Friday, March 29, 2013

Citation du 30 mars 2013



Les femmes de mon âge ont à s'accommoder d'un … mal qui n'est ni un mari manquant, ni les enfants qui s'éloignent… Non, c'est l'apprentissage de la transparence : jamais plus personne ne les regarde. Jamais ! C'est cela, la plus implacable des solitudes, la disparition des regards.
Yves Simon – La compagnie des femmes
Transparence II
Après l’humiliation de la transparence (hier), voici la solitude qui en résulte (aujourd’hui).
--> La transparence peut-être joyeuse quand elle est invisibilité choisie (voir l’anneau de Gygès évoqué hier), mais elle devient, quand elle est subie, la plus implacable des solitudes, celle qui résulte de la disparition des regards.
Ces regards qui disparaissent, ce sont les regards qui nous traversent sans nous voir, un peu comme dans l’ascenseur ou dans l’autobus, quand, confiné avec quelqu’un, notre regard l’effleure – voire même se pose sur lui – comme s’il était un objet de l’environnement.
Etre invisible même quand on est vu : voilà, comme nous l’avions suggéré hier, le traumatisme de la transparence. C’est ce que souligne l’exemple donné par Yves Simon : quoi de pire pour une femme que de lire dans l’indifférence des regards la preuve qu’elle n’est plus séduisante ? Ce qui permet de revisiter la thèse de Sartre : l’enfer, c’est les autres.  
Thèse : au lieu d’être une liberté qui jaillit et s’invente d’instant en instant, je suis figé dans l’apparence que saisit le regard d’autrui.
--> Dans la pièce de Sartre (Huis-clos), il y a trois personnages (Estelle, Inès et Garcin) : chacun apparait sous le regard des deux autres comme étant seulement un criminel : l’un est infanticide, l’autre est un lâche qui à la guerre a déserté les combats, le troisième est un assassin…. Chacun conteste cette identification, mais Sartre maintient que le regard qu’autrui porte sur lui le contraint à s’identifier à son apparence. 
Ce qui est infernal, en plus de cette contrainte, c’est l’impuissance à gouverner ce regard : Estelle voudrait bien que Garcin la regarde – mais qu’il la regarde comme une femme séduisante. Seulement voilà : Garcin ne s’intéresse pas à elle : pour lui, Estelle est, comme la femme mûre d’Yves Simon.
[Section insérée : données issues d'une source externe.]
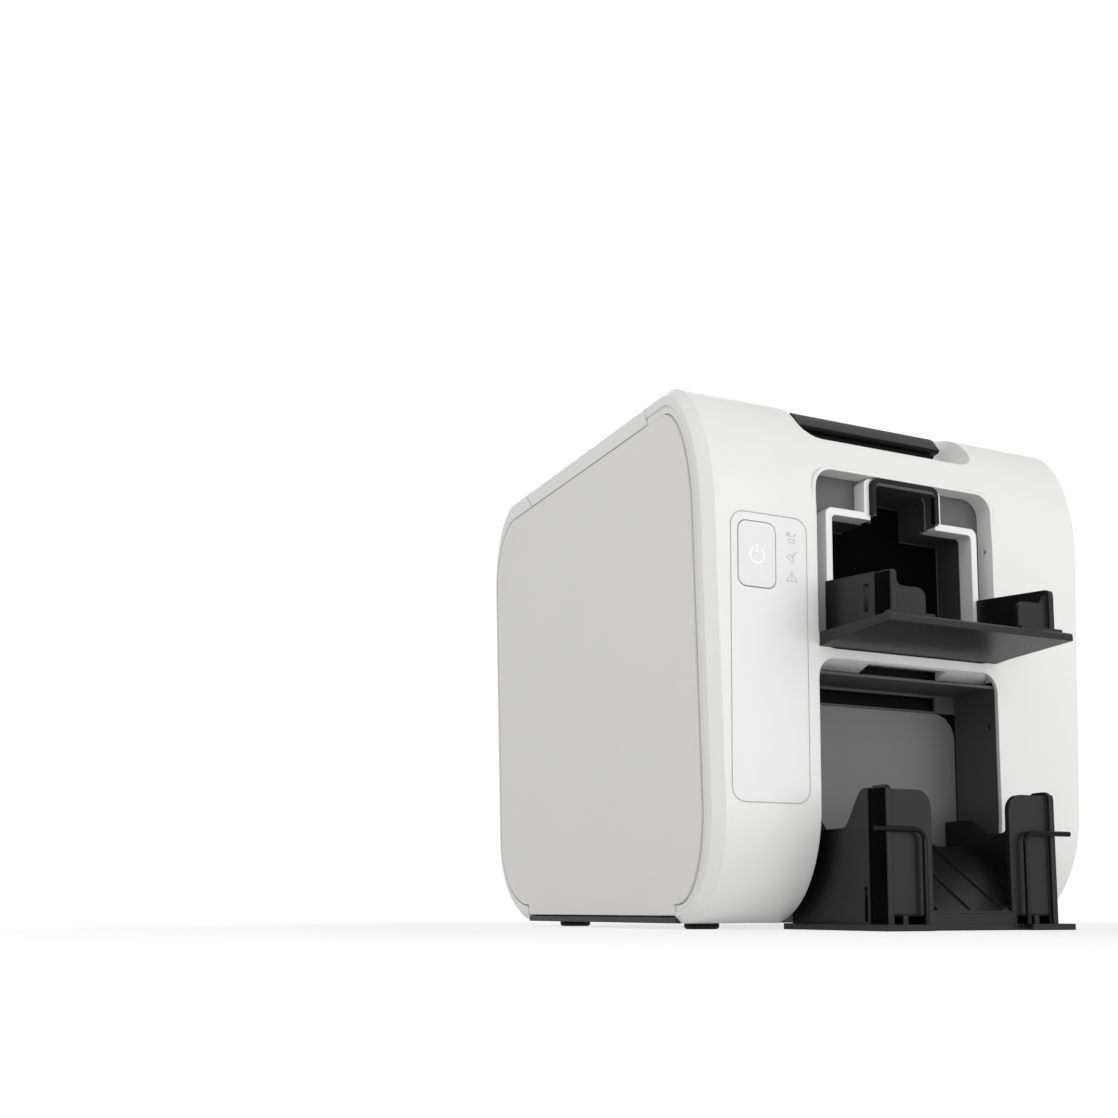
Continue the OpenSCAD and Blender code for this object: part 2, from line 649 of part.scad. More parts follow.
module hopper_tray() color(black) seat() {
    front = -tray_reach - 1;
    top = floor_z + tray_wall_h;
    // Floor, thicker towards the casing and rounded like the opening inside it
    intersection() {
        across(-flange_half, flange_half) polygon([[-tray_reach - lip, floor_z - tray_floor_t],
            [-tray_reach - lip, floor_z - 1], [-tray_reach - lip + 1, floor_z], [reveal - 0.5, floor_z],
            [reveal - 0.5, hopper_low + 0.3], [1, hopper_low + 0.3], [-10, hopper_low + 1.4]]);
        union() {
            box(-far, far, -far, -0.3, 0, far);
            hopper_frame(-0.4, -0.4, reveal);
        }
    }
    both_sides() {
        // Side wall, which falls to its front post, with a slot and the band round the post
        difference() {
            across(tray_half - tray_wall_t, tray_half) polygon(concat([[front, floor_z - 1],
                [rim_front - 0.4, floor_z - 1], [rim_front - 0.4, top + 4.5]],
                    arc_pts([front + 3, top - 3], [3, 3], 90, 180, 4)));
            box(0, far, -tray_reach + 17.5, -tray_reach + 21.5, floor_z + 5, floor_z + 19);
            box(tray_half - band_in, far, front + 1.2, front + 1.2 + tray_band, floor_z + 0.4, far);
        }
        // Tab between the post and the opening for the thumb, with the lip in front of it
        back(front + tab_back, front + tab_back + tab_t) polygon(concat([[tray_half - 2, floor_z - 1]],
            sweep_pts([tray_half - 1, top - 1], [tray_half - 7, top - 7.5], 6),
            arc_pts([tab_gap/2 + 5, top - 12.5], [5, 5], 90, 180, 5), [[tab_gap/2, floor_z - 1]]));
        box(tab_gap/2 - 2, tray_half + 3, front - 2.4, front + tab_back + 0.1, floor_z - 1, floor_z + 2);
    }
}

module stacker_liner() color(dark_grey) seat() intersection() {
    difference() {
        box(-half_mouth - 2, half_mouth + 2, 0, bay_d + 2, foot_h, stacker_top - 6.4);
        box(-half_mouth, half_mouth, -1, bay_d, -1, stacker_top - 8);
        box(-far, far, bay_d - 0.1, far, -1, stacker_top - 18);
        box(-card_w/2 - 1, card_w/2 + 1, bay_d - 1, far, stacker_top - 17, stacker_top - 9.5);
        both_sides() translate([half_mouth - 1, 8, stacker_top - 28]) rotate([0, 90, 0])
            cylinder(h = 5, r = 1.3);
    }
    side_slice(wall + 0.15, 0, 0, wall + 0.15);
}
module stacker_wall() color(mid_grey) seat() difference() {
    translate([0, 0, stacker_top - 18.2 - 100]) back(bay_d, bay_d + 2)
        polygon(round_pts(mouth_w - 1, 200, 14));
    box(-far, far, -far, far, -far, base_plate_t + 0.5);
}
module stacker_tray() color(black) seat() {
    front = -stack_reach;
    difference() {
        // Base with its front lip
        box(-flange_half, flange_half, front - lip + 1, bay_d - 0.2, 0, base_plate_t);
        box(-stack_gap/2 - 6, stack_gap/2 + 6, front - lip, front + 1, -1, far);
    }
    // Ramp that the cards slide down, with ribs
    for (x = [-40:20:40]) across(x - 1.5, x + 1.5)
        polygon([[front + 2.5, base_plate_t - 0.1], [front + 2.5, 10.2], [bay_d - 24, 43.5],
            [bay_d - 24, base_plate_t - 0.1]]);
    across(-stack_half + 1, stack_half - 1)
        polygon([[front + 2.5, 6.7], [front + 2.5, 9.2], [bay_d - 24.2, 42.5], [bay_d - 24.2, 40]]);
    both_sides() {
        // Side wall: it falls from the rear, runs level and sweeps up to its front post
        difference() {
            across(stack_half - 3, stack_half)
                polygon(concat([[front, base_plate_t - 0.1], [bay_d - 0.2, base_plate_t - 0.1],
                [bay_d - 0.2, stack_rear_h]], sweep_pts([18, stack_rear_h], [7, stack_low_h]),
                sweep_pts([-9, stack_low_h], [front + 18, stack_high_h - 0.8]),
                arc_pts([front + stack_band - 3, stack_high_h - 3], [3, 3], 45, 90, 2),
                arc_pts([front + 4, stack_high_h - 4], [4, 4], 90, 180, 5)));
            box(stack_half - band_in, far, front + 0.8, front + 0.8 + stack_band, base_plate_t, far);
            box(0, far, front + stack_band + 2.5, front + stack_band + 5, base_plate_t + 1,
                base_plate_t + 17.5);
        }
        // Tab, with a low gap under it
        difference() {
            back(front + tab_back, front + tab_back + tab_t) polygon(concat(
                [[stack_half - 2, base_plate_t - 0.1], [stack_half - 2, stack_high_h - 2]],
                arc_pts([stack_gap/2 + 8, stack_high_h - 10], [8, 8], 90, 180, 6),
                    [[stack_gap/2, base_plate_t - 0.1]]));
            box(stack_gap/2 + 3, stack_half - 3.5, front, front + 2*tab_t + tab_back, base_plate_t,
                base_plate_t + 4.5);
        }
    }
    box(-stack_gap/2 - 0.1, stack_gap/2 + 0.1, front + tab_back, front + tab_back + tab_t,
        base_plate_t - 1.5, base_plate_t + 5);
}
// Wire stop in front of a tab: across the tab, round a bend and down into the base
module stop_wire() {
    r = wire_d/2;
    bend = 5;
    y = -stack_reach - r - 0.2;
    top = stack_low_h - 2;
    inner = stack_gap/2 + 7;
    bar(inner + bend, stack_half + 8, [y, top], r);
    translate([inner, y, base_plate_t]) cylinder(h = top - bend - base_plate_t, r = r);
    translate([inner + bend, y, top - bend]) rotate([90, 0, 0]) rotate([0, 0, 90])
        rotate_extrude(angle = 90) translate([bend, 0]) circle(r);
}
module left_stop_wire() color([0.08, 0.08, 0.08]) seat() mirror([1, 0, 0]) stop_wire();
module right_stop_wire() color([0.08, 0.08, 0.08]) seat() stop_wire();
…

Quand à Inès elle aussi voudrait séduire, mais c’est Estelle qu’elle veut – et donc ça ne marche pas non plus.
Il y a donc deux types de solitude de la transparence : l’une est une solitude sélective ; c’est parce que je me suis d’abord défini comme étant tel ou tel personnage (la femme séductrice) que je ne trouve personne pour me voir : on peut supposer que si je me définissais autrement, il y aurait des regards pour me chercher et me trouver. A moins que…
A moins que je ne me trouve absolument transparent, qu’il n’y ait nulle âme charitable pour me regarder comme un enfant de Dieu.